# TASK PROMPT
Give every entry again, word for word and in full.

# Collected data entries
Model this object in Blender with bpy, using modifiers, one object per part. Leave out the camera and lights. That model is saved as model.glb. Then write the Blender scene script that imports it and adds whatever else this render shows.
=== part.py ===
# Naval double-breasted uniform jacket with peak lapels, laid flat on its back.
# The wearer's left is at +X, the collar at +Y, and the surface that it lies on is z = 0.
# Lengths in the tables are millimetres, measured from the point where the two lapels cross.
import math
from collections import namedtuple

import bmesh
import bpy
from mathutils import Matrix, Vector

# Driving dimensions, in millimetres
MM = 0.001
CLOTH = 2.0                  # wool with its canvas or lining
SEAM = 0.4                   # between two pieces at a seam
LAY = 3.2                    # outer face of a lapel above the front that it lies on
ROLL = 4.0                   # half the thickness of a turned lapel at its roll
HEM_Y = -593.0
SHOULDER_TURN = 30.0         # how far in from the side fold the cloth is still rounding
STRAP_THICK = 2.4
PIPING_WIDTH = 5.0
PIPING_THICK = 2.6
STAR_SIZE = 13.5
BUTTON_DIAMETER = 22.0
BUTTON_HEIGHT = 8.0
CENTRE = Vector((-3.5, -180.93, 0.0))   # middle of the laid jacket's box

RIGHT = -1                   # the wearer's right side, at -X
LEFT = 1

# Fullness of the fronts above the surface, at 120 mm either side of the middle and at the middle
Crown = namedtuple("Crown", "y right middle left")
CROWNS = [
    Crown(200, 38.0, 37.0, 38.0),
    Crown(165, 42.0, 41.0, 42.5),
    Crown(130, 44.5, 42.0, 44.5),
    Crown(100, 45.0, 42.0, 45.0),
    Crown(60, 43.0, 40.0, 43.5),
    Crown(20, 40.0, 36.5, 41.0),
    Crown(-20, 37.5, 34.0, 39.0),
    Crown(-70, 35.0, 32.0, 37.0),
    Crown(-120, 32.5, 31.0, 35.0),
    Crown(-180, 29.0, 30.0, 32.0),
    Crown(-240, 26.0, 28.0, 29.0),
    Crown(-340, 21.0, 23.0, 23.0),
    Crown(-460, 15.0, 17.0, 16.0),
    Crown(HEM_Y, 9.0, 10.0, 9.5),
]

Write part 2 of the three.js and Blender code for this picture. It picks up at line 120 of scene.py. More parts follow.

# EXERCISE SOLUTION
Model this object in Blender with bpy, using modifiers, one object per part. Leave out the camera and lights. That model is saved as model.glb. Then write the Blender scene script that imports it and adds whatever else this render shows.
=== part.py ===
# Naval double-breasted uniform jacket with peak lapels, laid flat on its back.
# The wearer's left is at +X, the collar at +Y, and the surface that it lies on is z = 0.
# Lengths in the tables are millimetres, measured from the point where the two lapels cross.
import math
from collections import namedtuple

import bmesh
import bpy
from mathutils import Matrix, Vector

# Driving dimensions, in millimetres
MM = 0.001
CLOTH = 2.0                  # wool with its canvas or lining
SEAM = 0.4                   # between two pieces at a seam
LAY = 3.2                    # outer face of a lapel above the front that it lies on
ROLL = 4.0                   # half the thickness of a turned lapel at its roll
HEM_Y = -593.0
SHOULDER_TURN = 30.0         # how far in from the side fold the cloth is still rounding
STRAP_THICK = 2.4
PIPING_WIDTH = 5.0
PIPING_THICK = 2.6
STAR_SIZE = 13.5
BUTTON_DIAMETER = 22.0
BUTTON_HEIGHT = 8.0
CENTRE = Vector((-3.5, -180.93, 0.0))   # middle of the laid jacket's box

RIGHT = -1                   # the wearer's right side, at -X
LEFT = 1

# Fullness of the fronts above the surface, at 120 mm either side of the middle and at the middle
Crown = namedtuple("Crown", "y right middle left")
CROWNS = [
    Crown(200, 38.0, 37.0, 38.0),
    Crown(165, 42.0, 41.0, 42.5),
    Crown(130, 44.5, 42.0, 44.5),
    Crown(100, 45.0, 42.0, 45.0),
    Crown(60, 43.0, 40.0, 43.5),
    Crown(20, 40.0, 36.5, 41.0),
    Crown(-20, 37.5, 34.0, 39.0),
    Crown(-70, 35.0, 32.0, 37.0),
    Crown(-120, 32.5, 31.0, 35.0),
    Crown(-180, 29.0, 30.0, 32.0),
    Crown(-240, 26.0, 28.0, 29.0),
    Crown(-340, 21.0, 23.0, 23.0),
    Crown(-460, 15.0, 17.0, 16.0),
    Crown(HEM_Y, 9.0, 10.0, 9.5),
]

Write part 2 of the three.js and Blender code for this picture. It picks up at line 120 of scene.py. More parts follow.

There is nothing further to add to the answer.